The problem:
What is needed here is an exact copy of every entry.

Available data:
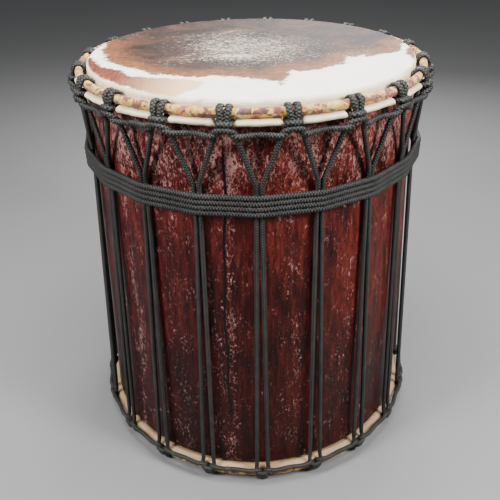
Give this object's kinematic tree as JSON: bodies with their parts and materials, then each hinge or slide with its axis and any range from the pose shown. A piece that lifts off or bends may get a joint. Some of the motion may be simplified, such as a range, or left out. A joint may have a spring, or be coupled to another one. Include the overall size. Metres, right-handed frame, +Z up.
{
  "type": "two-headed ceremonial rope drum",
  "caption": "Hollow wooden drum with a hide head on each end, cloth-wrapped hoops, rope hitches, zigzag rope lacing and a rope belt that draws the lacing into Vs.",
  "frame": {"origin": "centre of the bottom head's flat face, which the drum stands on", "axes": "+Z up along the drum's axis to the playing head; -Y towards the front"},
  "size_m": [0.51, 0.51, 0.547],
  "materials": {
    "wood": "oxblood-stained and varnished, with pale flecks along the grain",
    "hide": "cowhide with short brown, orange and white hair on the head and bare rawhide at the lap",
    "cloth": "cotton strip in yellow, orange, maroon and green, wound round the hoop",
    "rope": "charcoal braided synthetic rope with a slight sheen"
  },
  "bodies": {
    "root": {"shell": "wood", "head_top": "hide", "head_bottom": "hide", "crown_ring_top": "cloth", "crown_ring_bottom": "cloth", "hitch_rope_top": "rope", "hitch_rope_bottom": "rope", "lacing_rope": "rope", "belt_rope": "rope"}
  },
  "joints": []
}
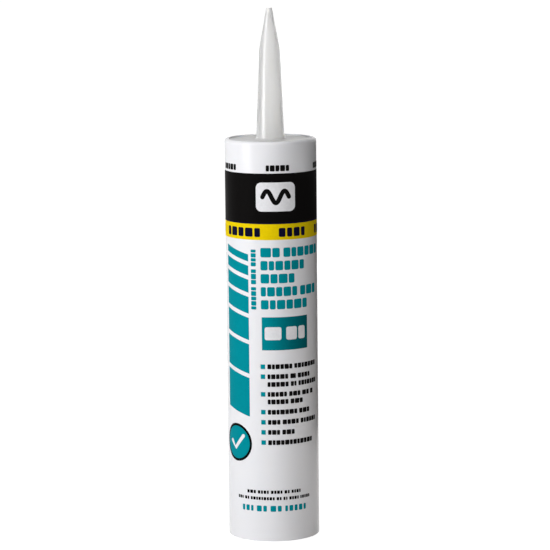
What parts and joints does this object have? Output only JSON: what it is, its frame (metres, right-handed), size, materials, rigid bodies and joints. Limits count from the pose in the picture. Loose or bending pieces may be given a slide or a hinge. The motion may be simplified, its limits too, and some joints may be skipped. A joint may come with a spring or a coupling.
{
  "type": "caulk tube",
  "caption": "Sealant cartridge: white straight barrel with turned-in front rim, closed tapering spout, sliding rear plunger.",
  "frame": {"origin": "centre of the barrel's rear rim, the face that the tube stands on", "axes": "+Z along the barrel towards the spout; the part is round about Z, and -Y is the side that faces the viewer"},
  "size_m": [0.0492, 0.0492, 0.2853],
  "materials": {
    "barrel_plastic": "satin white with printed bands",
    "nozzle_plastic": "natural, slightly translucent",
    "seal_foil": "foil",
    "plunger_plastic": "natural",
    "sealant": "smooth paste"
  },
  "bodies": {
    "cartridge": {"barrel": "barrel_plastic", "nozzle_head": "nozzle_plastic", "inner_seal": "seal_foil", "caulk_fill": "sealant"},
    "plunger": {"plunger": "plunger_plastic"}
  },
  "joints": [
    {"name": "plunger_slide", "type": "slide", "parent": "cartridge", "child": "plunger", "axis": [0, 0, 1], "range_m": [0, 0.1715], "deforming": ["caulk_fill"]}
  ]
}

Full answer:
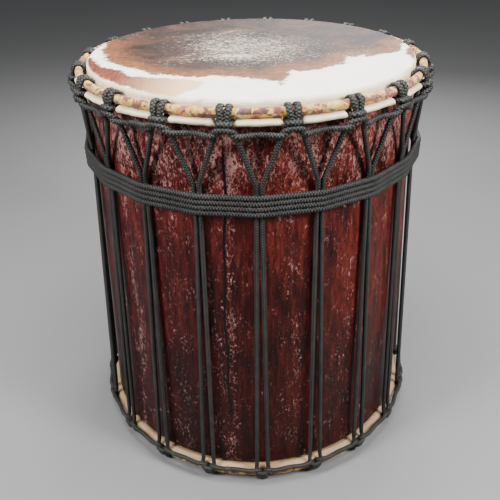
Give this object's kinematic tree as JSON: bodies with their parts and materials, then each hinge or slide with its axis and any range from the pose shown. A piece that lifts off or bends may get a joint. Some of the motion may be simplified, such as a range, or left out. A joint may have a spring, or be coupled to another one. Include the overall size. Metres, right-handed frame, +Z up.
{
  "type": "two-headed ceremonial rope drum",
  "caption": "Hollow wooden drum with a hide head on each end, cloth-wrapped hoops, rope hitches, zigzag rope lacing and a rope belt that draws the lacing into Vs.",
  "frame": {"origin": "centre of the bottom head's flat face, which the drum stands on", "axes": "+Z up along the drum's axis to the playing head; -Y towards the front"},
  "size_m": [0.51, 0.51, 0.547],
  "materials": {
    "wood": "oxblood-stained and varnished, with pale flecks along the grain",
    "hide": "cowhide with short brown, orange and white hair on the head and bare rawhide at the lap",
    "cloth": "cotton strip in yellow, orange, maroon and green, wound round the hoop",
    "rope": "charcoal braided synthetic rope with a slight sheen"
  },
  "bodies": {
    "root": {"shell": "wood", "head_top": "hide", "head_bottom": "hide", "crown_ring_top": "cloth", "crown_ring_bottom": "cloth", "hitch_rope_top": "rope", "hitch_rope_bottom": "rope", "lacing_rope": "rope", "belt_rope": "rope"}
  },
  "joints": []
}
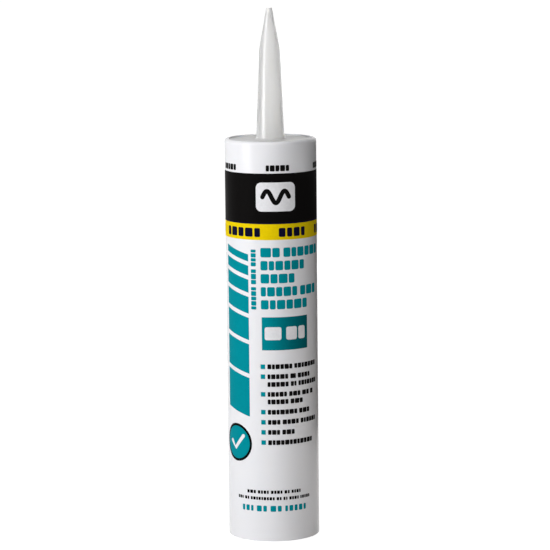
What parts and joints does this object have? Output only JSON: what it is, its frame (metres, right-handed), size, materials, rigid bodies and joints. Limits count from the pose in the picture. Loose or bending pieces may be given a slide or a hinge. The motion may be simplified, its limits too, and some joints may be skipped. A joint may come with a spring or a coupling.
{
  "type": "caulk tube",
  "caption": "Sealant cartridge: white straight barrel with turned-in front rim, closed tapering spout, sliding rear plunger.",
  "frame": {"origin": "centre of the barrel's rear rim, the face that the tube stands on", "axes": "+Z along the barrel towards the spout; the part is round about Z, and -Y is the side that faces the viewer"},
  "size_m": [0.0492, 0.0492, 0.2853],
  "materials": {
    "barrel_plastic": "satin white with printed bands",
    "nozzle_plastic": "natural, slightly translucent",
    "seal_foil": "foil",
    "plunger_plastic": "natural",
    "sealant": "smooth paste"
  },
  "bodies": {
    "cartridge": {"barrel": "barrel_plastic", "nozzle_head": "nozzle_plastic", "inner_seal": "seal_foil", "caulk_fill": "sealant"},
    "plunger": {"plunger": "plunger_plastic"}
  },
  "joints": [
    {"name": "plunger_slide", "type": "slide", "parent": "cartridge", "child": "plunger", "axis": [0, 0, 1], "range_m": [0, 0.1715], "deforming": ["caulk_fill"]}
  ]
}